The proposed mall generated media, public scrutiny and lobbying to a level that Mayor Robinson ‘had never before seen.’ As a Mrs. S. Moore of Babyland Ladieswear: Tots to Teens wrote to council, ‘say no to any kind of stupid mall’ signing the letter off ‘yours disgustedly.’

Sound familiar?


The 1980s

Just like there’s more than one way to skin a cat, turns out there’s more than one way to kill a street.

The 1980s saw the Queen Street the subject of public conversation shift to the private sector as Auckland’s commercial reputation was cemented as a ‘huge amorphous mass largely populated by dollar-chasing businessmen, uncultured executives, and Rangitoto Yankees’.

This converged in the commercial centre of Auckland, the most expensive square on the New Zealand Monopoly board, the Golden Mile — Queen Street.

 

 

Pedestrians crossing at the Victoria Street East intersection in Queen Street, 1982, Auckland Libraries Heritage Collections 1727-101

The 1980s saw a Queen Street building boom at a time of unprecedented sharemarket strength before the crash in 1987, mirrored high-rises jutting out like shards of glass, lining the edges of the Wai Horotiu valley.

‘Will it be a case of ‘mirror-mirror, on every wall?’ asks Heath Lees in his introduction to an episode of the documentary series Kaleidoscope, while in another episode, one interviewee laments that ‘Queen Street never had much soul to begin with, but it has lost what it had…. It’s like strip-mining, or slash and burn farming.

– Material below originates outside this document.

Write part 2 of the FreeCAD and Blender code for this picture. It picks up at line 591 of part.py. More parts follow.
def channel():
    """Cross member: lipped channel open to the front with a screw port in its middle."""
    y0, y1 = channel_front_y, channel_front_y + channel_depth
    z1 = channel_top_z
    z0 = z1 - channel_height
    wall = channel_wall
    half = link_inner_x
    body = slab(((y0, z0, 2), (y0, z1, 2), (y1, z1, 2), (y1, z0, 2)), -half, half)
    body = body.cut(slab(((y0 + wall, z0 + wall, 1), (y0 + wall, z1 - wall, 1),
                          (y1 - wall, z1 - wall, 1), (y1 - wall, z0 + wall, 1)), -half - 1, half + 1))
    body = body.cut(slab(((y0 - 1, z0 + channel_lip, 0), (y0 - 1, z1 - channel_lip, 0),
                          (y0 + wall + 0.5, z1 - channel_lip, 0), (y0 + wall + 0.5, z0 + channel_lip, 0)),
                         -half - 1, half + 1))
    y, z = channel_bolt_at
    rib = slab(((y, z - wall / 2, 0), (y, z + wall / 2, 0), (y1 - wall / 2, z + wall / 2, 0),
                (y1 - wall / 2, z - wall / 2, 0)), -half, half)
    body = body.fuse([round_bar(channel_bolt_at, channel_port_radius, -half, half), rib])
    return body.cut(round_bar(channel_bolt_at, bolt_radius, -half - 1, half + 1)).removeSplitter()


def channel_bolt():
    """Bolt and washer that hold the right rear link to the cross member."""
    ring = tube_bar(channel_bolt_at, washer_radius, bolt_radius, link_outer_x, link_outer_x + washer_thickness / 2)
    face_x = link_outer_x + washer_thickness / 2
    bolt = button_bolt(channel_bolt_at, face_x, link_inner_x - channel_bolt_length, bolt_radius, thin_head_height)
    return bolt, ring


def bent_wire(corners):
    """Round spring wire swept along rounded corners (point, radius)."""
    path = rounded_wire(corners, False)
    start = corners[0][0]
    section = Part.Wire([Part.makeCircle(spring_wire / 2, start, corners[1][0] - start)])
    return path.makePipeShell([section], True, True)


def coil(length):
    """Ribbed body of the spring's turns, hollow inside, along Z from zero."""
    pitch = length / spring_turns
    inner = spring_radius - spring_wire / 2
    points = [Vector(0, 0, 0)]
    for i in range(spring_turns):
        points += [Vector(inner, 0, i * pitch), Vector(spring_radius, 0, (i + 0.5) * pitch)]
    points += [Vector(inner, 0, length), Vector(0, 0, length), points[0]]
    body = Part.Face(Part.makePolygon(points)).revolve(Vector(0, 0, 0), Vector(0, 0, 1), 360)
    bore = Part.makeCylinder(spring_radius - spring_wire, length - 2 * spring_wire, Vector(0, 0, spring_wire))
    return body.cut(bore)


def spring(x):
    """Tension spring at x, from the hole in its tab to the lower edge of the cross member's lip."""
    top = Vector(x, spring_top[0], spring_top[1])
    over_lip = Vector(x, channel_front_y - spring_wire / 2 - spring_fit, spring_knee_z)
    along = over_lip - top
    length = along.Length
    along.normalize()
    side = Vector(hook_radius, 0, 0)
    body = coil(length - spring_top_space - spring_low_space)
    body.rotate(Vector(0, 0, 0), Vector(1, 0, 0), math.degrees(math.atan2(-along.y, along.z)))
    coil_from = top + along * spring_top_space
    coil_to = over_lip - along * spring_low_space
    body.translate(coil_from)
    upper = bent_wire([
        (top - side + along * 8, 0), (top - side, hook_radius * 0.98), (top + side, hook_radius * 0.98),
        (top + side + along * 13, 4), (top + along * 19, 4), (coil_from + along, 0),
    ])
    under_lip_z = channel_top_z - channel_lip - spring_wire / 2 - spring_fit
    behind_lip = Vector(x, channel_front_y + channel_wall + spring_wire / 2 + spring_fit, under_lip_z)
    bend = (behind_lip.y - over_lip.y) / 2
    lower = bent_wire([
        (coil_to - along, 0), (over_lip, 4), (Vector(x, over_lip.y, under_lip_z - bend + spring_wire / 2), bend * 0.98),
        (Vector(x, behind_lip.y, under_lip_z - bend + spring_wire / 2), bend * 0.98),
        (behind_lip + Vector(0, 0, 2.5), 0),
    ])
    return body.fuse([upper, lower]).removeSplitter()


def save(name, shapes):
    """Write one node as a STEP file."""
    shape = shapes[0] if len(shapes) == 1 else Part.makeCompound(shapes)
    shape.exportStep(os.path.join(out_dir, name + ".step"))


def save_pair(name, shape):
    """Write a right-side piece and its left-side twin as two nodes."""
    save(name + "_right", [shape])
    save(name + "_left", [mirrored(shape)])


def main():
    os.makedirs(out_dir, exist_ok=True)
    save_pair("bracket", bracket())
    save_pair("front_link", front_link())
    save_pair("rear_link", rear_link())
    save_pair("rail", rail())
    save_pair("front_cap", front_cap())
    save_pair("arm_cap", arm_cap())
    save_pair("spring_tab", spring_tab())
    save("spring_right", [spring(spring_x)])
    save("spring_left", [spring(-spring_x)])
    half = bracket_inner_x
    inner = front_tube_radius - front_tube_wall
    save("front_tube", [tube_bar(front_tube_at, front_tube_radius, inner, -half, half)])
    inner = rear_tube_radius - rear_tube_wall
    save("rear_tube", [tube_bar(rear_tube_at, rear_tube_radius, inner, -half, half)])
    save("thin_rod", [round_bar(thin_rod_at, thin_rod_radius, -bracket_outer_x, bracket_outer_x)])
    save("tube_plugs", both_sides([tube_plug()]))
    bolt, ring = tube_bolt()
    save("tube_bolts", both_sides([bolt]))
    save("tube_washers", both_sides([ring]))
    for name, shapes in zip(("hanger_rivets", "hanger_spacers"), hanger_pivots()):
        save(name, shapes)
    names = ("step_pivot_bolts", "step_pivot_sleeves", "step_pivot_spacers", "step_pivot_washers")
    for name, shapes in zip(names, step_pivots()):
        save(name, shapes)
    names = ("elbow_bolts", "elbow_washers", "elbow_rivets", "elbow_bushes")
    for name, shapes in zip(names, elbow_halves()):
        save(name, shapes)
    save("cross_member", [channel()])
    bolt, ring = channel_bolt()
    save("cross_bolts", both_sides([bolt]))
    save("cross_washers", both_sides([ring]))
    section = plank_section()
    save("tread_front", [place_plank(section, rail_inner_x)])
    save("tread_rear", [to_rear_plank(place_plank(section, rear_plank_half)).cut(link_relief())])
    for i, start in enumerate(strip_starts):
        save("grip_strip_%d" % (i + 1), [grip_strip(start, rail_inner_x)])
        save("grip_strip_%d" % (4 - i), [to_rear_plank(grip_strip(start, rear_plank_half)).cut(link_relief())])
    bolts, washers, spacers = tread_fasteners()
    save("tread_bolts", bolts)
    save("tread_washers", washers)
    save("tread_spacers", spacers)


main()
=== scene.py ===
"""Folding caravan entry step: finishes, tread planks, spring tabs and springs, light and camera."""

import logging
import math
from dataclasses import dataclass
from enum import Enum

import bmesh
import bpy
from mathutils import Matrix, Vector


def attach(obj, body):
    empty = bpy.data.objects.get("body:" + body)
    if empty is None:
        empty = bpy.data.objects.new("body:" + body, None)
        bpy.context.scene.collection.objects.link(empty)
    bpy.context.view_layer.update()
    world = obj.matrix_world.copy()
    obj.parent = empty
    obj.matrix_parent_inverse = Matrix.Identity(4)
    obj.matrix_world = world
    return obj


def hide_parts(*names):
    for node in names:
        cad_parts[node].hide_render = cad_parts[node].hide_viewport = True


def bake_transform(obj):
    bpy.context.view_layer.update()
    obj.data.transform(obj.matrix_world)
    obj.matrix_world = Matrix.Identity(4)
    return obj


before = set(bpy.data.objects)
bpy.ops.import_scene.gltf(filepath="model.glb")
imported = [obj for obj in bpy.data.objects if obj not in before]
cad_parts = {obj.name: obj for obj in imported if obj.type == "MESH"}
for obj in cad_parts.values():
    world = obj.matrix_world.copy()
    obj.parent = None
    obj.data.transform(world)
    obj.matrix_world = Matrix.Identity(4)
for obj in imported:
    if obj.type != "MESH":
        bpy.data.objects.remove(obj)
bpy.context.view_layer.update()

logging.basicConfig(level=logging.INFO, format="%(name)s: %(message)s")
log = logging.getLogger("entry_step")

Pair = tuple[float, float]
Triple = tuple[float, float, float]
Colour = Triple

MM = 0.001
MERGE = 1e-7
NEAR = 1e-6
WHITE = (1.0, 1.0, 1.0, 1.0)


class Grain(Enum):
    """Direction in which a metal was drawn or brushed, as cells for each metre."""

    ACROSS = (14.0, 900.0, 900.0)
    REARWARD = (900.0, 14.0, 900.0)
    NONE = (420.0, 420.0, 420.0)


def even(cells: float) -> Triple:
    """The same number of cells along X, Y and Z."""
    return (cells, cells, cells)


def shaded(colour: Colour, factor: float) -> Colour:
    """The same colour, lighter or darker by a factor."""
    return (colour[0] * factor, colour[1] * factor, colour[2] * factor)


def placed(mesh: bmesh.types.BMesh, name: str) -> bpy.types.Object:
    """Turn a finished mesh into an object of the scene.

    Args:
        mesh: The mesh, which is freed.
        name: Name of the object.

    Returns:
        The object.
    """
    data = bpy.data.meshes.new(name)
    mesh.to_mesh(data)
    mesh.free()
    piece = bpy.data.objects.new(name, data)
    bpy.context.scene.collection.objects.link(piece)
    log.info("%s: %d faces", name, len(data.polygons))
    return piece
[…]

It’s investment development.’

Architect Pip Cheshire sarcastically egged on this new development, in a 1981 Metro article. ‘Ah the prestige, the status, the newest slab block, high rise, mirror-glazed shadow in the city noon-day sun.’ He continues, ‘[h]ow sad it is that the lattice-slender grace of construction cranes gives birth to such hideous mass, brutal parodies of the best dreams of that soulless “form follows function” dogma.’

The death-life-health-body analogy is emphasised again by Michael John Fisher in his 1985 B.Arch. thesis, ‘The Decay of a City’. He asks, ‘[w]hy is it that a city in the midst of an unprecedented building boom is also dying?…The possibility of the city becoming a rich man’s ghetto is very real’.

Sound familiar?


Back to the Future

Returning to Deputy Mayor Firth’s 1978 address to the Rotary Club, he had a solution in mind:

‘We have to put a human heart rather than a vehicle heart into the centre of this city’

 

 

 

Traffic in Queen Street, looking south from Fort Street (left), 1982, Auckland Libraries Heritage Collections 1727-100

It’s this heart transplant that has incited tension and debate well into the twenty-first century.

We’ve been asking ourselves the same questions time and time again. What is the role of Queen Street in our city – as a place for people and pedestrians, public transport, or a thoroughfare for cars? Who belongs there? How do we bring life back into our city centre?

And how can a street be dead and alive at the same time, at so many different points through history? It is Auckland’s very own Schrodinger’s cat.

As we move through the cultural shocks and shifts of Covid-19, the challenges of addressing climate change, and towards the council elections, it’s timely to pause and contemplate how this narrative – of the constant near-death-experience of our central city – has been constructed and reconstructed over the years.

It’s also useful to note which voices have made it out of the Mayoral letter pile and onto the front pages across the decades. For as many angry letters as there are in Auckland Council Archives, there are just as many letters of support for people-centred change.

And, for all the death notices for Queen Street in the newspapers, there are an equal number of defibrillators ready to restore the heart of our city’s natural rhythm – from the collective vision of the Central Area Proposals of 1971, to the City Centre Master Plan of 2020.

Surely it’s time to put those plans to use, and not leave them in a box in Council Archives for a future generation to dig through and wonder at what could have been.

How do we bring a street back to life? It’s this simple: we bring life back to the street.